**Required task**
Quote exactly, and only, the lines from the one with "for node in" through the end of the listing.

**Given material**

* START *

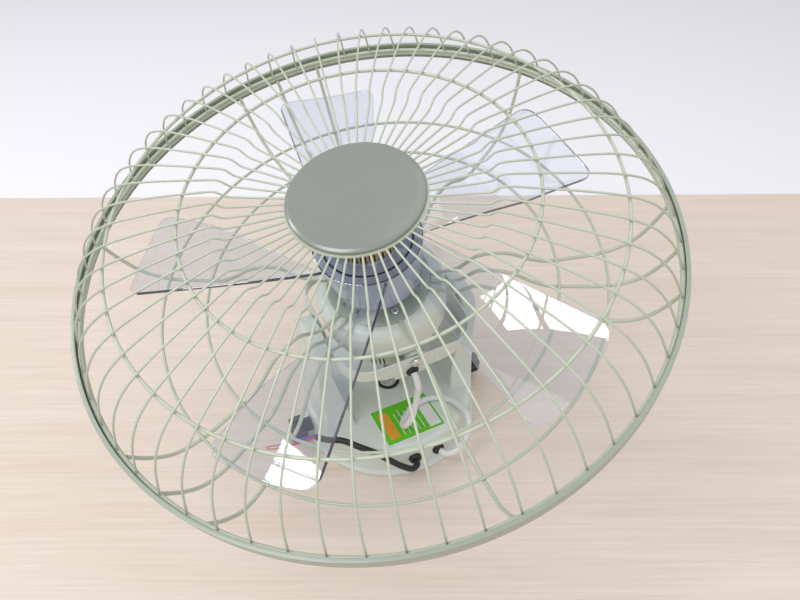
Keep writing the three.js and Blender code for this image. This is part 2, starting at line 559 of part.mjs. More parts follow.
let bladeSet = turned([
  [shaftBore, hubTop - collarHeight], [shaftBore + 7, hubTop - collarHeight], [shaftBore + 7, hubTop - hubWall],
  [hubTopRadius - hubWall - 0.3, hubTop - hubWall], [hubFootRadius - hubWall, hubFoot], [hubFootRadius, hubFoot],
  [hubTopRadius, hubTop],
  [nutRadius, hubTop], [nutRadius - 1, hubTop + 1.5], [shaftBore, hubTop + 1.5],
], 24);
for (let k = 0; k < bladeCount; k++) bladeSet = bladeSet.add(turnZ(blade(), bladePhase + (360 / bladeCount) * k));
head.add(piece("blade_set", bladeSet, "clear"));

// Knurled lock nut, blind at its front.
const knurl = new THREE.Shape();
for (let i = 0; i < 2 * nutKnurls; i++) {
  const a = (Math.PI * i) / nutKnurls, r = nutRadius - (i % 2 ? 1.3 : 0);
  if (i) knurl.lineTo(r * Math.cos(a), r * Math.sin(a));
  else knurl.moveTo(r * Math.cos(a), r * Math.sin(a));
}
knurl.closePath();
const nut = slab(knurl, "z", nutFoot, nutFoot + nutHeight)
  .intersect(turned([[0, nutFoot - 1], [nutRadius + 2, nutFoot - 1], [nutRadius + 2, nutFoot + nutHeight - 4],
    [nutRadius - 3, nutFoot + nutHeight], [0, nutFoot + nutHeight]], 24))
  .subtract(bar(shaftBore, nutFoot - 1, nutFoot + nutHeight - 4 + seatGap, 12));
head.add(piece("lock_nut", nut, "tan"));

// ---------- Rear guard ----------
const plateBack = coverFront + seatGap, plateFront = plateBack + rearPlate;
let rearDisc = turned([[shaftRadius + 3, plateBack], [rearPlateRadius, plateBack], [rearPlateRadius, plateFront - 1],
  [rearPlateRadius - 1, plateFront], [shaftRadius + 3, plateFront]], 30);
for (const a of screwAngles) {
  rearDisc = rearDisc.subtract(onCircle(bar(plateScrewHead + 0.8, plateBack + 1, plateFront + 1, 10), plateScrewCircle, a));
  rearDisc = rearDisc.subtract(onCircle(bar(1.9, plateBack - 1, plateFront + 1, 8), plateScrewCircle, a));
  for (const step of [48, 72]) {
    rearDisc = rearDisc.subtract(turnZ(block(30.5, -windowWidth / 2, plateBack - 1, 37.5, windowWidth / 2, plateFront + 1), a + step));
  }
}
head.add(piece("rear_plate", rearDisc, "greygreen"));
screwAngles.forEach((a, i) => {
  const screw = bar(plateScrewHead, plateBack + 1 + seatGap, plateFront + 0.6, 8).add(bar(1.6, coverFront - 5, plateFront, 8));
  head.add(piece("plate_screw_" + (i + 1), onCircle(screw, plateScrewCircle, a), "chrome"));
});

// A rear spoke leaves the plate, arches over the motor's shoulder, dips, and climbs the bowl to the rim.
const rearRimHeight = rimHeight - 2 * toFlat(rimWire, 4) - seatGap;
const rearProfile = [
  [rearPlateRadius + seatGap + 0.4, plateFront - 0.6], [67.8, 49.8], [77, 56.6], [85.7, 64.3], [100, 65.5], [114, 61.8],
  [131, 50], [145, 43.4], [166, 42.9], [188, 43.6], [203, 47.6], [217, 56.4], [229, 74.5], [rimRadius - 1.2, rearRimHeight],
];
function spoke(profile, wire, angle, sides) {
  return solid(rod(new Chain(profile.map(([r, z]) => polar(r, angle, z)), angle), wire, sides, profile.length - 1));
}
const spokeAngles = [];
for (let k = 0; k < 3; k++) {
  spokeAngles.push(rearPhase + 120 * k);
  for (const s of [-rearBundle, 0, rearBundle]) spokeAngles.push(rearPhase + 60.3 + 120 * k + s);
}
const rearWires = wasm.Manifold.union([
  hoop(rimRadius, rearRimHeight, rimWire, 45), ...spokeAngles.map((a) => spoke(rearProfile, rearWire, a, 4)),
]);
head.add(piece("rear_guard", rearWires, "wire"));
// Level at which a hoop of radius r seats on a wire's profile: on top of it (side 1) or under it (side -1).
function seatOn(profile, r, reach, side) {
  const i = profile.findIndex(([pr]) => pr > r);
  const [[r0, z0], [r1, z1]] = [profile[i - 1], profile[i]];
  const slope = (z1 - z0) / (r1 - r0);
  const half = toFlat(guardRing, 4);
  return z0 + slope * (r - r0) + side * ((reach + seatGap) * Math.hypot(1, slope) + half * (1 + Math.abs(slope)));
}
for (const [name, r] of [["rear_hoop_inner", rearRingInner], ["rear_hoop_outer", rearRingOuter]]) {
  head.add(piece(name, hoop(r, seatOn(rearProfile, r, toFlat(rearWire, 4), 1), guardRing, 32), "wire"));
}

// ---------- Front guard ----------
// Each front wire runs out flat, steps up at the kink, then follows the dome down to the rim.
const kinkEnd = kinkRadius + kinkRun, kinkLevel = frontLevel + 3.1;
const frontProfile = [
  [frontStart, frontLevel], [kinkRadius, kinkLevel], [kinkEnd, kinkLevel + kinkRise], [146.4, 163.4], [188, 156.3],
  [210, 146.8], [226.5, 128], [rimRadius - 0.6, rimHeight + 0.6],
];
const hubRingLow = frontLevel - 1, hubRingHigh = frontLevel + 0.9;
const hubRingInner = frontStart - hubRingWidth + 2;
const frontParts = [
  turned([[hubRingInner, hubRingLow], [frontStart + 1.5, hubRingLow], [frontStart + 1.5, hubRingHigh],
    [hubRingInner, hubRingHigh]], 30),
  hoop(rimRadius, rimHeight, rimWire, 45),
];
for (let k = 0; k < frontWires; k++) {
  frontParts.push(spoke(frontProfile, frontWire, frontWirePhase + (360 / frontWires) * k, 3));
}
head.add(piece("front_guard", wasm.Manifold.union(frontParts), "wire"));
for (const [name, r] of [["front_hoop_inner", frontRingB], ["front_hoop_outer", frontRingC]]) {
  head.add(piece(name, hoop(r, seatOn(frontProfile, r, toCorner(frontWire, 3), -1), guardRing, 32), "wire"));
}

// Badge, plain, with a spigot in the hub ring, and the clamp disc behind it.
const badgeBack = hubRingHigh + seatGap;
head.add(piece("badge", turned([
  [0, hubRingLow], [hubRingInner - seatGap, hubRingLow], [hubRingInner - seatGap, badgeBack], [badgeRadius - 1.5, badgeBack],
  [badgeRadius, badgeBack + 1.2], [badgeRadius - 0.6, badgeBack + badgeHeight - 1.4], [badgeRadius - 3, badgeBack + badgeHeight - 0.4],
  [0, badgeBack + badgeHeight],
], 32), "greygreen"));
head.add(piece("badge_clamp", turned([
  [0, hubRingLow - seatGap - 2], [hubRingInner + 2, hubRingLow - seatGap - 2], [hubRingInner + 3, hubRingLow - seatGap],
  [0, hubRingLow - seatGap],
], 24), "greygreen"));

// Rim band: a strip rolled into a channel that holds both rim wires, and its clip.
const bandInner = rimRadius + toFlat(rimWire, 4) + seatGap, bandMid = (rimHeight + rearRimHeight) / 2;
const bandLow = bandMid - bandHalf, bandHigh = bandMid + bandHalf;
head.add(piece("rim_band", turned([
  [bandInner - bandFlange, bandLow], [bandInner + bandWall, bandLow], [bandInner + bandWall, bandHigh],
  [bandInner - bandFlange, bandHigh], [bandInner, bandHigh - 1.4], [bandInner, bandLow + 1.4],
], 45), "greygreen"));
const clipAt = bandInner + bandWall + seatGap + 0.1;
head.add(piece("rim_clip", turnZ(block(clipAt, -6, bandMid - 5, clipAt + 1.6, 6, bandMid + 5), 27.5), "steel"));

export default fan;
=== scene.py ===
import bpy
import bmesh
import math
from mathutils import Matrix, Vector


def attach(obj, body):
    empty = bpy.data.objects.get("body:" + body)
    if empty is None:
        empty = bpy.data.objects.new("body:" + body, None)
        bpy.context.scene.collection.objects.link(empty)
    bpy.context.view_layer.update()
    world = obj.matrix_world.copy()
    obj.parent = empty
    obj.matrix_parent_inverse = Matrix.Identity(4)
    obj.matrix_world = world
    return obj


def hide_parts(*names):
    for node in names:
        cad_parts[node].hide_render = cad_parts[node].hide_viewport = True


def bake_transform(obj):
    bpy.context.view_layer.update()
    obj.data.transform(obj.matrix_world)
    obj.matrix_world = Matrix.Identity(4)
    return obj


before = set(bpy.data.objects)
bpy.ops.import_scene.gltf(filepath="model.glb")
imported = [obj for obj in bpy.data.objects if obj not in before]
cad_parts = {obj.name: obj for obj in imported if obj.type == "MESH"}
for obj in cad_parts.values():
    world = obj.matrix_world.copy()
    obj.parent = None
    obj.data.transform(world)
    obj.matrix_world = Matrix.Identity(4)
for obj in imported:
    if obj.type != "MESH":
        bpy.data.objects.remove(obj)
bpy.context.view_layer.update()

# ---------- Camera ----------
# A short lens above the rim of the cage and to its left, looking down on the canopy.
eye = bpy.data.cameras.new("camera")
eye.lens, eye.sensor_width, eye.clip_start, eye.clip_end = 29.75, 36, 0.01, 30
camera = bpy.data.objects.new("camera", eye)
bpy.context.scene.collection.objects.link(camera)
camera.matrix_world = Matrix((
    (0.89338, 0.29935, -0.33506, -0.19238),
    (-0.44929, 0.58867, -0.67202, -0.41495),
    (-0.00393, 0.75091, 0.66039, 0.55027),
    (0, 0, 0, 1),
))
bpy.context.scene.camera = camera
bpy.context.scene.view_settings.view_transform = "Standard"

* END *

**Complete response**
    for node in names:
        cad_parts[node].hide_render = cad_parts[node].hide_viewport = True


def bake_transform(obj):
    bpy.context.view_layer.update()
    obj.data.transform(obj.matrix_world)
    obj.matrix_world = Matrix.Identity(4)
    return obj


before = set(bpy.data.objects)
bpy.ops.import_scene.gltf(filepath="model.glb")
imported = [obj for obj in bpy.data.objects if obj not in before]
cad_parts = {obj.name: obj for obj in imported if obj.type == "MESH"}
for obj in cad_parts.values():
    world = obj.matrix_world.copy()
    obj.parent = None
    obj.data.transform(world)
    obj.matrix_world = Matrix.Identity(4)
for obj in imported:
    if obj.type != "MESH":
        bpy.data.objects.remove(obj)
bpy.context.view_layer.update()

# ---------- Camera ----------
# A short lens above the rim of the cage and to its left, looking down on the canopy.
eye = bpy.data.cameras.new("camera")
eye.lens, eye.sensor_width, eye.clip_start, eye.clip_end = 29.75, 36, 0.01, 30
camera = bpy.data.objects.new("camera", eye)
bpy.context.scene.collection.objects.link(camera)
camera.matrix_world = Matrix((
    (0.89338, 0.29935, -0.33506, -0.19238),
    (-0.44929, 0.58867, -0.67202, -0.41495),
    (-0.00393, 0.75091, 0.66039, 0.55027),
    (0, 0, 0, 1),
))
bpy.context.scene.camera = camera
bpy.context.scene.view_settings.view_transform = "Standard"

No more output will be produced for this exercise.